- **WRITTEN REQUEST**: Show every line in the records below that contains the word "rigid".

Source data
◆ ◆ ◆ ◆
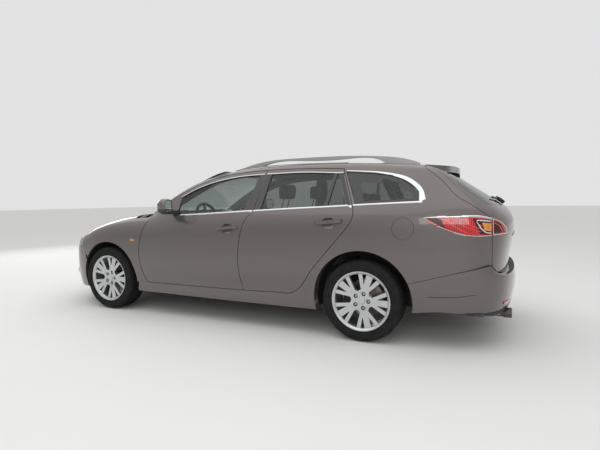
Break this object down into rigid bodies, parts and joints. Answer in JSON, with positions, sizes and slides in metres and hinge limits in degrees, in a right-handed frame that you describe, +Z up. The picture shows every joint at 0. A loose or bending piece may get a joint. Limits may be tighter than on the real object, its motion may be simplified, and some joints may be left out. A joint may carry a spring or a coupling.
{
  "type": "estate car",
  "caption": "Five-door estate car with roof rails, opening doors, bonnet and tailgate, steered front wheels and spoked alloy wheels.",
  "frame": {"origin": "on the ground, under the middle of the car's overall length and width", "axes": "+X forwards, +Y to the car's left, +Z up"},
  "size_m": [4.7693, 2.1206, 1.4903],
  "materials": {
    "body_paint": "brown-grey metallic, gloss",
    "glass": "lightly tinted",
    "tail_lamp": "red lens",
    "headlamp": "clear lens",
    "rail": "satin silver-grey",
    "grille": "black",
    "tyre": "black rubber",
    "rim": "silver",
    "brake": "ground iron",
    "running_gear": "dark",
    "liner": "black",
    "underbody": "dark coating",
    "engine": "grey",
    "radiator": "dark",
    "exhaust": "dull steel",
    "seat_cloth": "dark cloth",
    "dashboard": "dark grain",
    "steering_wheel": "black leather"
  },
  "bodies": {
    "body": {"body_side_left": "body_paint", "body_side_right": "body_paint", "rear_bumper": "body_paint", "front_bumper": "body_paint", "grille": "grille", "headlamps": "headlamp", "wings": "body_paint", "roof": "body_paint", "windscreen": "glass", "quarter_glass": "glass", "roof_rails": "rail", "tail_lamps": "tail_lamp", "front_subframe": "running_gear", "front_arms": "running_gear", "front_struts": "running_gear", "rear_crossmember": "running_gear", "rear_uprights": "running_gear", "arch_liners_front": "liner", "arch_liners_rear": "liner", "floor": "underbody", "bulkhead": "underbody", "front_frame": "underbody", "engine": "engine", "radiator": "radiator", "exhaust": "exhaust", "front_seats": "seat_cloth", "rear_seat": "seat_cloth", "dashboard": "dashboard"},
    "bonnet": {"bonnet": "body_paint"},
    "tailgate": {"tailgate": "body_paint", "tailgate_glass": "glass", "tailgate_lamps": "tail_lamp"},
    "fuel_flap": {"fuel_flap": "body_paint"},
    "steering_wheel": {"steering_wheel": "steering_wheel"},
    "door_front_left": {"door_front_left": "body_paint", "door_glass_front_left": "glass", "mirror_left": "body_paint"},
    "door_front_right": {"door_front_right": "body_paint", "door_glass_front_right": "glass", "mirror_right": "body_paint"},
    "door_rear_left": {"door_rear_left": "body_paint", "door_glass_rear_left": "glass"},
    "door_rear_right": {"door_rear_right": "body_paint", "door_glass_rear_right": "glass"},
    "knuckle_left": {"knuckle_left": "running_gear"},
    "knuckle_right": {"knuckle_right": "running_gear"},
    "wheel_front_left": {"tyre_front_left": "tyre", "rim_front_left": "rim", "brake_disc_front_left": "brake"},
    "wheel_front_right": {"tyre_front_right": "tyre", "rim_front_right": "rim", "brake_disc_front_right": "brake"},
    "wheel_rear_left": {"tyre_rear_left": "tyre", "rim_rear_left": "rim", "brake_disc_rear_left": "brake"},
    "wheel_rear_right": {"tyre_rear_right": "tyre", "rim_rear_right": "rim", "brake_disc_rear_right": "brake"}
  },
  "joints": [
    {"name": "steer_left", "type": "hinge", "parent": "body", "child": "knuckle_left", "pos_m": [1.4425, 0.69, 0.2], "axis": [0, 0, 1], "range_deg": [-33, 33]},
    {"name": "steer_right", "type": "hinge", "parent": "body", "child": "knuckle_right", "pos_m": [1.4425, -0.69, 0.2], "axis": [0, 0, 1], "range_deg": [-33, 33]},
    {"name": "wheel_front_left_spin", "type": "hinge", "parent": "knuckle_left", "child": "wheel_front_left", "pos_m": [1.4425, 0.78, 0.3235], "axis": [0, 1, 0], "continuous": true},
    {"name": "wheel_front_right_spin", "type": "hinge", "parent": "knuckle_right", "child": "wheel_front_right", "pos_m": [1.4425, -0.78, 0.3235], "axis": [0, 1, 0], "continuous": true},
    {"name": "wheel_rear_left_spin", "type": "hinge", "parent": "body", "child": "wheel_rear_left", "pos_m": [-1.2825, 0.78, 0.3235], "axis": [0, 1, 0], "continuous": true},
    {"name": "wheel_rear_right_spin", "type": "hinge", "parent": "body", "child": "wheel_rear_right", "pos_m": [-1.2825, -0.78, 0.3235], "axis": [0, 1, 0], "continuous": true},
    {"name": "steering_wheel_turn", "type": "hinge", "parent": "body", "child": "steering_wheel", "pos_m": [0.545, 0.365, 0.915], "axis": [-0.9222, 0, 0.3867], "range_deg": [-520, 520]},
    {"name": "door_front_left_hinge", "type": "hinge", "parent": "body", "child": "door_front_left", "pos_m": [1.0035, 0.901, 0.5], "axis": [0, 0, -1], "range_deg": [0, 65]},
    {"name": "door_rear_left_hinge", "type": "hinge", "parent": "body", "child": "door_rear_left", "pos_m": [-0.1665, 0.903, 0.5], "axis": [0, 0, -1], "range_deg": [0, 68]},
    {"name": "door_front_right_hinge", "type": "hinge", "parent": "body", "child": "door_front_right", "pos_m": [1.0035, -0.901, 0.5], "axis": [0, 0, 1], "range_deg": [0, 65]},
    {"name": "door_rear_right_hinge", "type": "hinge", "parent": "body", "child": "door_rear_right", "pos_m": [-0.1665, -0.903, 0.5], "axis": [0, 0, 1], "range_deg": [0, 68]},
    {"name": "bonnet_hinge", "type": "hinge", "parent": "body", "child": "bonnet", "pos_m": [1.003, 0, 1.006], "axis": [0, -1, 0], "range_deg": [0, 52]},
    {"name": "tailgate_hinge", "type": "hinge", "parent": "body", "child": "tailgate", "pos_m": [-1.722, 0, 1.412], "axis": [0, 1, 0], "range_deg": [0, 75]},
    {"name": "fuel_flap_hinge", "type": "hinge", "parent": "body", "child": "fuel_flap", "pos_m": [-1.524, 0.9, 0.898], "axis": [0, 0, -1], "range_deg": [0, 95]}
  ],
  "couplings": [
    {"joint": "steer_right", "follows": "steer_left", "ratio": 1},
    {"joint": "steering_wheel_turn", "follows": "steer_left", "ratio": 15.4}
  ]
}
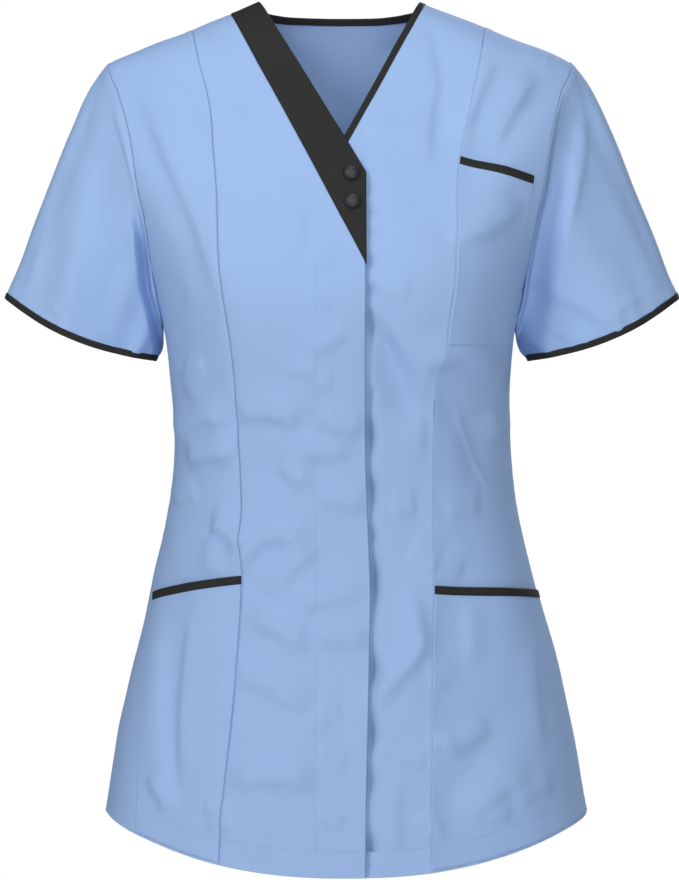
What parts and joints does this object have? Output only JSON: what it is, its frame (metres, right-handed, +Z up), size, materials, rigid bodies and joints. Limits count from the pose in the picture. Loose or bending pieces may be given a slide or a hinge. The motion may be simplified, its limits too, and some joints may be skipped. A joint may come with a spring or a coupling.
{
  "type": "scrub top",
  "caption": "V-neck medical tunic with a wrapped front, dark contrast neckline, short sleeves, chest pocket and hip pockets, hollow as worn.",
  "frame": {"origin": "midway between the neckline's two shoulder points, where the garment hangs from the wearer's shoulders beside the neck", "axes": "+Z up towards the neck, front of the garment faces -Y, +X towards the wearer's left"},
  "size_m": [0.559, 0.2815, 0.7089],
  "materials": {
    "main_cloth": "light blue plain-weave poplin, matt with a slight sheen",
    "contrast_cloth": "charcoal plain-weave poplin, matt",
    "buttons": "black, satin, slightly domed"
  },
  "bodies": {
    "root": {"front_right_centre": "main_cloth", "front_right_side": "main_cloth", "front_left_centre": "main_cloth", "front_left_side": "main_cloth", "back": "main_cloth", "sleeve_right": "main_cloth", "sleeve_left": "main_cloth", "sleeve_binding_right": "contrast_cloth", "sleeve_binding_left": "contrast_cloth", "neck_binding": "contrast_cloth", "contrast_panel": "contrast_cloth", "button_upper": "buttons", "button_lower": "buttons", "chest_pocket": "main_cloth", "chest_pocket_trim": "contrast_cloth", "hip_pocket_right": "main_cloth", "hip_pocket_left": "main_cloth", "hip_pocket_trim_right": "contrast_cloth", "hip_pocket_trim_left": "contrast_cloth"}
  },
  "joints": []
}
◆ ◆ ◆ ◆
- **CORRECT OUTPUT**:
Break this object down into rigid bodies, parts and joints. Answer in JSON, with positions, sizes and slides in metres and hinge limits in degrees, in a right-handed frame that you describe, +Z up. The picture shows every joint at 0. A loose or bending piece may get a joint. Limits may be tighter than on the real object, its motion may be simplified, and some joints may be left out. A joint may carry a spring or a coupling.
What parts and joints does this object have? Output only JSON: what it is, its frame (metres, right-handed, +Z up), size, materials, rigid bodies and joints. Limits count from the pose in the picture. Loose or bending pieces may be given a slide or a hinge. The motion may be simplified, its limits too, and some joints may be skipped. A joint may come with a spring or a coupling.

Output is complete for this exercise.